*Required work*
The data below must be copied in full and without any change.

++++++

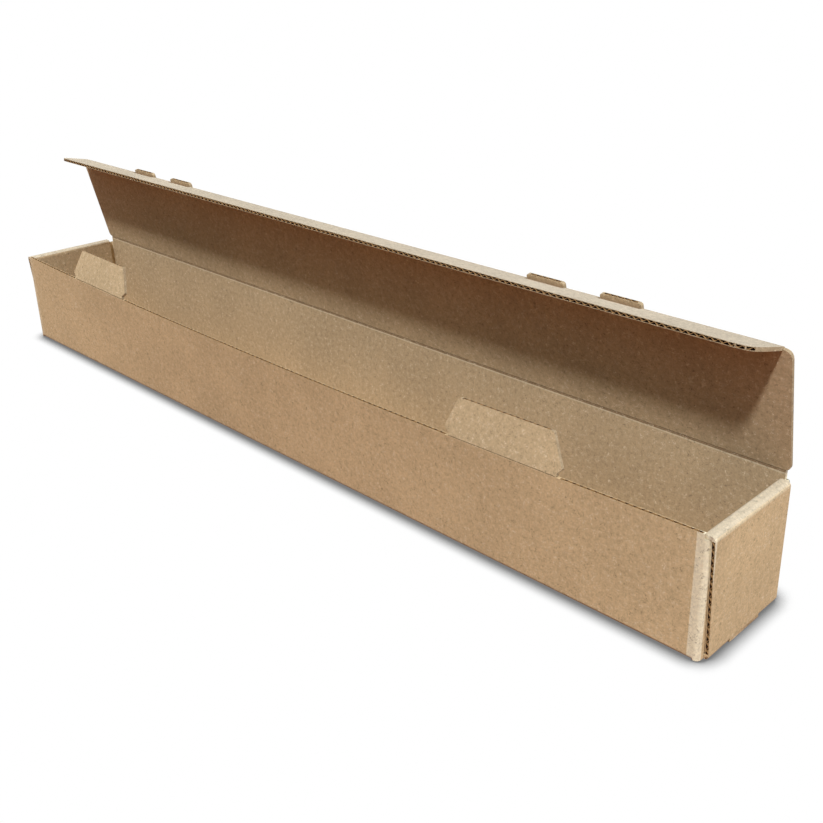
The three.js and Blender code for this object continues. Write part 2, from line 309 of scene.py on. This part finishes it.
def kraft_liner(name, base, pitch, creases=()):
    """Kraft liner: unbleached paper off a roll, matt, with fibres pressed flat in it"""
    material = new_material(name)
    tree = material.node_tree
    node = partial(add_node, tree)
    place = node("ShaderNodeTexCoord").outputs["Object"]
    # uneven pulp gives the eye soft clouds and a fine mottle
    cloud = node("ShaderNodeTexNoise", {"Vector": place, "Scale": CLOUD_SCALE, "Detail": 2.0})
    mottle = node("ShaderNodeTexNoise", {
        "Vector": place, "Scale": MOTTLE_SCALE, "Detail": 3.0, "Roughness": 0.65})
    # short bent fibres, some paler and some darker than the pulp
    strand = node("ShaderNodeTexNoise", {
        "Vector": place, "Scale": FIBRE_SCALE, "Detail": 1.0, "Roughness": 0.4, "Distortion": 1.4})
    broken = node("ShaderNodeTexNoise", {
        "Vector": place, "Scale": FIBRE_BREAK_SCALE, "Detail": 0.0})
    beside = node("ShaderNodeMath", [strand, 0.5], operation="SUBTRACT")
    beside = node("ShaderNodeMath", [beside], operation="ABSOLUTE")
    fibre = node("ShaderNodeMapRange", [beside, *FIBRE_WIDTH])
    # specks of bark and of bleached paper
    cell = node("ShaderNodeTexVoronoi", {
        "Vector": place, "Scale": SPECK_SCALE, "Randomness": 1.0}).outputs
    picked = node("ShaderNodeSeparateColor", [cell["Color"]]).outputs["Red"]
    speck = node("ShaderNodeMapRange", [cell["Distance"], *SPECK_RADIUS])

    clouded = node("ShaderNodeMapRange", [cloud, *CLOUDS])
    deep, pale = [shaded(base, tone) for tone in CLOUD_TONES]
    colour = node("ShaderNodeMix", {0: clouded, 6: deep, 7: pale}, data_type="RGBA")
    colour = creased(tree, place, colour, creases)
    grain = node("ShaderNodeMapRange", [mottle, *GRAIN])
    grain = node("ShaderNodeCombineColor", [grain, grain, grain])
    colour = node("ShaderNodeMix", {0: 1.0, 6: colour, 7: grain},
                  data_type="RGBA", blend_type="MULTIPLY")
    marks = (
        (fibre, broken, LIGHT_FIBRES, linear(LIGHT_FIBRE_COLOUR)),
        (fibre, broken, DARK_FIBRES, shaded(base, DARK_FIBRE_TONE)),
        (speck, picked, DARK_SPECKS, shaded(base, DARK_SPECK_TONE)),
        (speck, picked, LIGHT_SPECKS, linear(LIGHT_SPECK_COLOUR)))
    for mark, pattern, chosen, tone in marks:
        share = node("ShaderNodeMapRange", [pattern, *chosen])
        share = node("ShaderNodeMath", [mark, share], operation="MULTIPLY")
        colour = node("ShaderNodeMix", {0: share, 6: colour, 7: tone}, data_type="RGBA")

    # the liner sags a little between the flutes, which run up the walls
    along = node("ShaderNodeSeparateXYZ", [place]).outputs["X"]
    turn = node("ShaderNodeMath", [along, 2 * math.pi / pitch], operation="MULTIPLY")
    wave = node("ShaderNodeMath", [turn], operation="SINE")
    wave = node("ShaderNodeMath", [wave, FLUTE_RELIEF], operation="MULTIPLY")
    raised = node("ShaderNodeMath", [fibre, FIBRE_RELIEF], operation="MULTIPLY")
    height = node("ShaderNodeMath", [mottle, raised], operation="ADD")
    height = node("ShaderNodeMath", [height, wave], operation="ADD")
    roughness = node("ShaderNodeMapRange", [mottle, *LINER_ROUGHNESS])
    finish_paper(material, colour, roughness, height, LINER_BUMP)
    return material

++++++

*Solution*
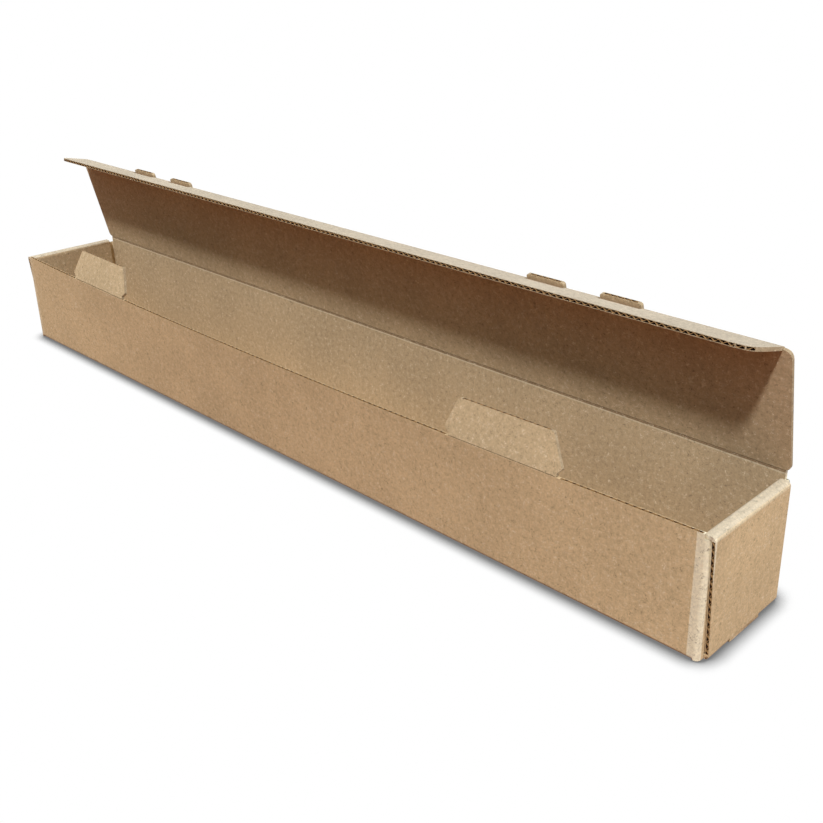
The three.js and Blender code for this object continues. Write part 2, from line 309 of scene.py on. This part finishes it.
def kraft_liner(name, base, pitch, creases=()):
    """Kraft liner: unbleached paper off a roll, matt, with fibres pressed flat in it"""
    material = new_material(name)
    tree = material.node_tree
    node = partial(add_node, tree)
    place = node("ShaderNodeTexCoord").outputs["Object"]
    # uneven pulp gives the eye soft clouds and a fine mottle
    cloud = node("ShaderNodeTexNoise", {"Vector": place, "Scale": CLOUD_SCALE, "Detail": 2.0})
    mottle = node("ShaderNodeTexNoise", {
        "Vector": place, "Scale": MOTTLE_SCALE, "Detail": 3.0, "Roughness": 0.65})
    # short bent fibres, some paler and some darker than the pulp
    strand = node("ShaderNodeTexNoise", {
        "Vector": place, "Scale": FIBRE_SCALE, "Detail": 1.0, "Roughness": 0.4, "Distortion": 1.4})
    broken = node("ShaderNodeTexNoise", {
        "Vector": place, "Scale": FIBRE_BREAK_SCALE, "Detail": 0.0})
    beside = node("ShaderNodeMath", [strand, 0.5], operation="SUBTRACT")
    beside = node("ShaderNodeMath", [beside], operation="ABSOLUTE")
    fibre = node("ShaderNodeMapRange", [beside, *FIBRE_WIDTH])
    # specks of bark and of bleached paper
    cell = node("ShaderNodeTexVoronoi", {
        "Vector": place, "Scale": SPECK_SCALE, "Randomness": 1.0}).outputs
    picked = node("ShaderNodeSeparateColor", [cell["Color"]]).outputs["Red"]
    speck = node("ShaderNodeMapRange", [cell["Distance"], *SPECK_RADIUS])

    clouded = node("ShaderNodeMapRange", [cloud, *CLOUDS])
    deep, pale = [shaded(base, tone) for tone in CLOUD_TONES]
    colour = node("ShaderNodeMix", {0: clouded, 6: deep, 7: pale}, data_type="RGBA")
    colour = creased(tree, place, colour, creases)
    grain = node("ShaderNodeMapRange", [mottle, *GRAIN])
    grain = node("ShaderNodeCombineColor", [grain, grain, grain])
    colour = node("ShaderNodeMix", {0: 1.0, 6: colour, 7: grain},
                  data_type="RGBA", blend_type="MULTIPLY")
    marks = (
        (fibre, broken, LIGHT_FIBRES, linear(LIGHT_FIBRE_COLOUR)),
        (fibre, broken, DARK_FIBRES, shaded(base, DARK_FIBRE_TONE)),
        (speck, picked, DARK_SPECKS, shaded(base, DARK_SPECK_TONE)),
        (speck, picked, LIGHT_SPECKS, linear(LIGHT_SPECK_COLOUR)))
    for mark, pattern, chosen, tone in marks:
        share = node("ShaderNodeMapRange", [pattern, *chosen])
        share = node("ShaderNodeMath", [mark, share], operation="MULTIPLY")
        colour = node("ShaderNodeMix", {0: share, 6: colour, 7: tone}, data_type="RGBA")

    # the liner sags a little between the flutes, which run up the walls
    along = node("ShaderNodeSeparateXYZ", [place]).outputs["X"]
    turn = node("ShaderNodeMath", [along, 2 * math.pi / pitch], operation="MULTIPLY")
    wave = node("ShaderNodeMath", [turn], operation="SINE")
    wave = node("ShaderNodeMath", [wave, FLUTE_RELIEF], operation="MULTIPLY")
    raised = node("ShaderNodeMath", [fibre, FIBRE_RELIEF], operation="MULTIPLY")
    height = node("ShaderNodeMath", [mottle, raised], operation="ADD")
    height = node("ShaderNodeMath", [height, wave], operation="ADD")
    roughness = node("ShaderNodeMapRange", [mottle, *LINER_ROUGHNESS])
    finish_paper(material, colour, roughness, height, LINER_BUMP)
    return material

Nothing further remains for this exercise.